As children we were taught at home and at school the ABC of etiquette; to stand when a lady entered a room, to give up one’s seat for an adult, to say please and thank you, to not begin eating until all had their meals etc. No big deal, no massive thing – just do it! The mindset of RAKS often begins early in life but can be learned at any time – it is probably one of the best things a parent can do for their children, to grow their appreciation of all that is done or given for and to them and invite them to respond with kindness and gratitude – and in small unseen acts!

RAKS don’t have to be big things – in fact so often they are the small random things that make the difference. Have you ever had that unexpected phone call from a friend – who wanted nothing other than to say “Hi, how are you?” Have you ever discovered an anonymous note under your door thanking you for something that you did? Have you ever received a gift – however small – from someone and to this day do not know who it is from? All of these small acts are gifts and make the world the kind of place it could and should be.

My wonderful father died when I was 17. I don’t remember too many things he said – I do remember a lot of things he did. But one thing he used to say to me was, “Damien, friends don’t owe!” In our small town of Proserpine, dad was one of the key men at the local St Vincent de Paul conference – as such he was charged with giving out meal tickets to any homeless person around the town or a ‘tramp’ passing through. They would come to my father’s shop and I can clearly remember dad making them welcome; as if some nobleman or important government official had just waltzed in. The respect with which dad treated the stranger made a deep impression upon me. Dad’s whole life was full of RAKS.

RAKS – random acts of kindness – is a mindset, a way of looking at the world. You want to give – for no particular reason and do so with great freedom – the beautiful freedom of not wanting anything in return. The power of a RAKS is its randomness – it is unplanned, it is unpredictable, it is unexpected, it surprises, it comes from left field and in so doing it gifts hope.

RAKS gift and give and the giving often knows no boundary. I am forever surprised by the effect of something minor as when a car lets you in to a line of cars on a busy street. I live fifty meters from a busy road and often of a morning when I drive to work there is a huge line of traffic all waiting for the lights to change to green – many wanting to turn at the intersection to go to the airport. I have lost count of the number of times I have been waved across both lanes of traffic to that busy airport lane. Those drivers did not have to do it – they just did – and often it gifts me with a more hope filled, positive start to a busy day.

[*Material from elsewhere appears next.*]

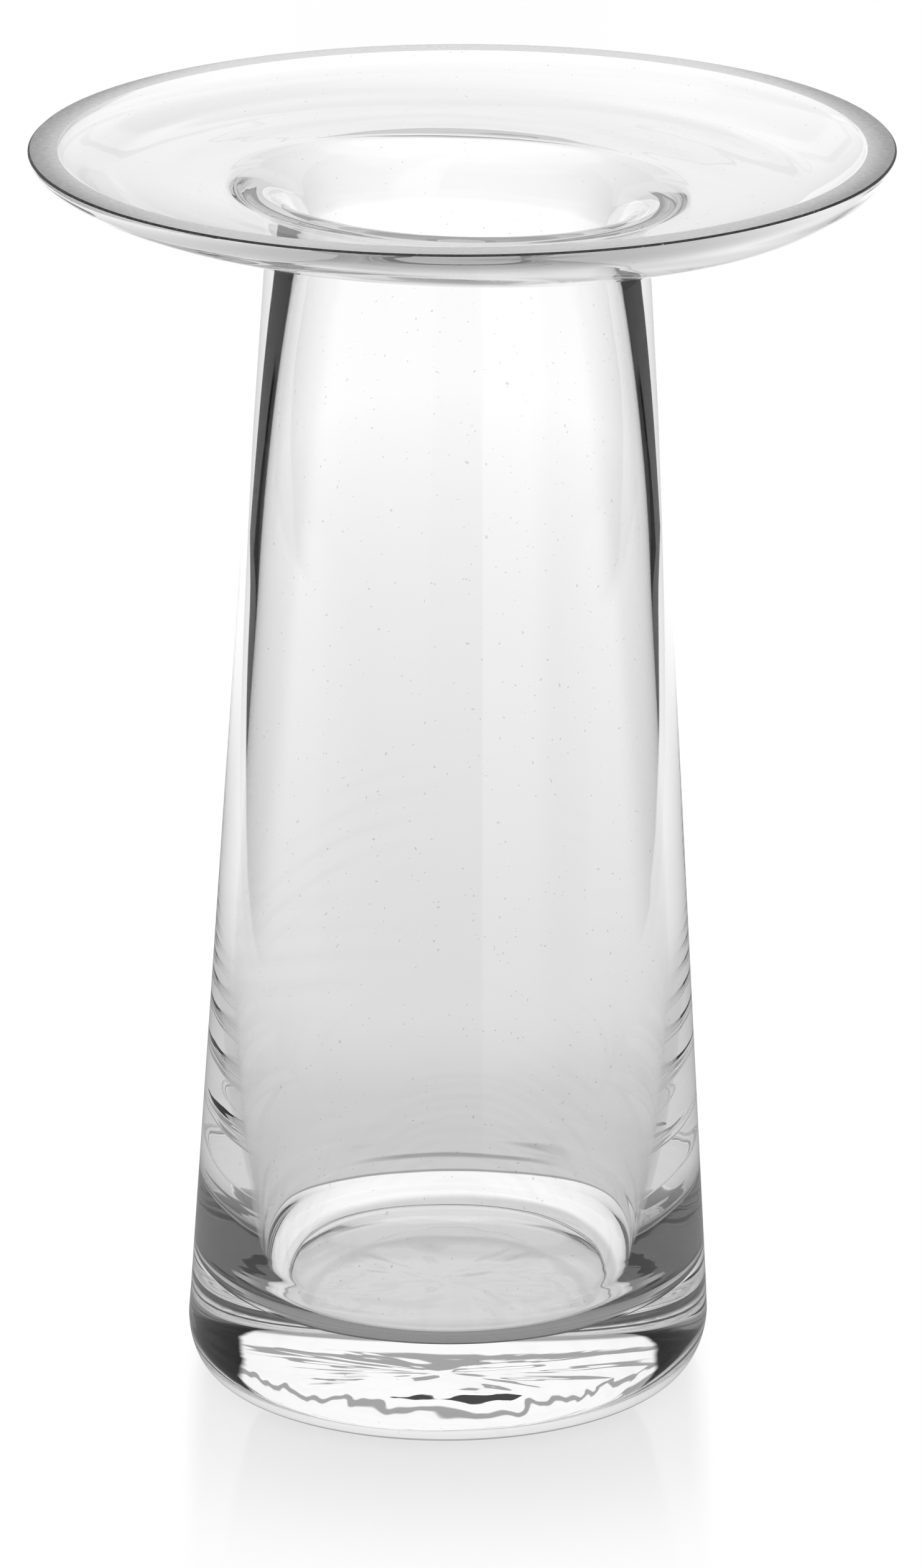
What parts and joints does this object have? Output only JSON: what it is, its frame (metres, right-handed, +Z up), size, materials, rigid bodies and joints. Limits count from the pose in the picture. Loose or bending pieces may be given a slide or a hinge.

At this time on planet Earth I believe we are called to RAK Mother Earth as well. The Earth is so kind to us. Earth gifts us with fresh air, beautiful drinking water, beauty in sunrise or sunset that takes our breath away and food that strengthens and we can savour and enjoy. Can we regularly gift Earth with our RAKS? Can we compost, recycle, garden sustainably, use public transport and most of all as Ghandi so often reminded us;

“Live simply so that others may simply live!”

One of the hardest forms of RAKS is to be kind to yourself. Sometimes when I have been working really hard or am proud of something I have done – achieved, a goal met etc – I will RAK myself with a coffee, a beer, a walk in a beautiful spot, a sleep in or simply an inner hug!

You don’t go looking for them – but when you are the recipient or giver of RAKS you suddenly grow clearer eyes – you begin to see beauty where you did not see it before, you begin to ‘expect’ good things to happen, you begin to look for the good in people – and you begin to find it! So RAKS are bearers of hope and givers of joy. This week can you, can I be such bearers – through small, anonymous, random – acts of kindness!


What Random Act of Kindness can I do for myself in the coming week?

What Random Act of Kindness can I do for the Earth this coming week?

What small, simple, anonymous act of kindness can I do for another this coming week?

2 thoughts on “Random Acts of Kindness”

  1. I had a friend I hadn’t seen in over a year, who decided to mail a pumpkin bread I like, to mew without saying a word about it. It made my day. Thanks for this post as it made me think again about her RAK.